Google Cloud Pub/Sub with BigQuery works great for this. I built something similar for a fintech client handling 300k transactions daily. Pub/Sub reliably ingests webhooks, and BigQuery’s streaming inserts let you run real-time SQL queries for customer profiling - way simpler than Kinesis Analytics. We got sub-second latency on most calculations. For workflow automation, we used Google Cloud Workflows with Dataflow. Not drag-and-drop, but the YAML configs are simple enough that business users could tweak routing rules themselves. The built-in retry mechanisms and dead letter queues saved us from those API rate limiting headaches. Took about 10 weeks to implement including testing, and costs stayed predictable as volume grew.

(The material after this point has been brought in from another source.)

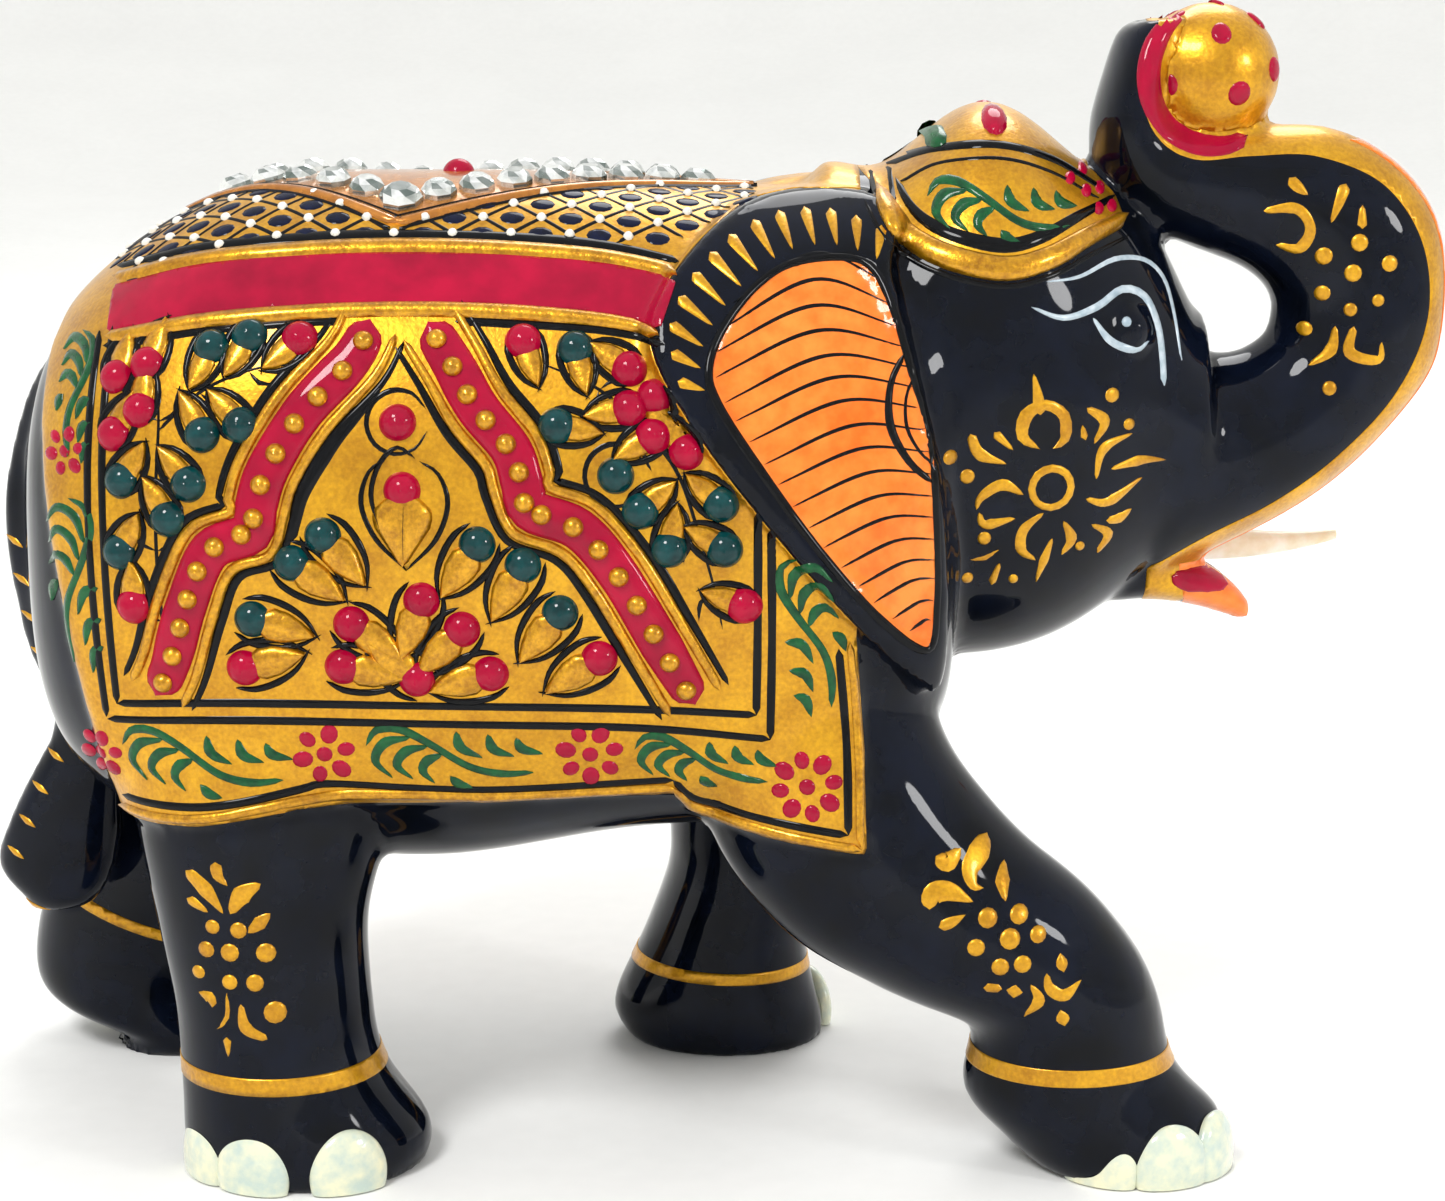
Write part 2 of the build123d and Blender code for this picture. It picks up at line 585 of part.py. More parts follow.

One heads up - make sure your webhook sources can handle Pub/Sub’s acknowledgment requirements or you’ll get duplicate processing.

I built something like this last year with Apache Pulsar and Segment for the CDP layer. Pulsar crushed Kafka in our tests, especially for real-time analytics. We went with Zapier’s enterprise tier for workflow automation since it has that visual builder you’re talking about. The combo worked great - Segment already had the third-party integrations we needed, and Pulsar’s multi-tenancy made customer segmentation way easier. Took about 6 weeks to set up, but we’re pushing 400k transactions daily with no real problems. Only complaint is cost - it gets pricey fast at that volume, but performance’s been rock solid.

This topic was automatically closed 24 hours after the last reply. New replies are no longer allowed.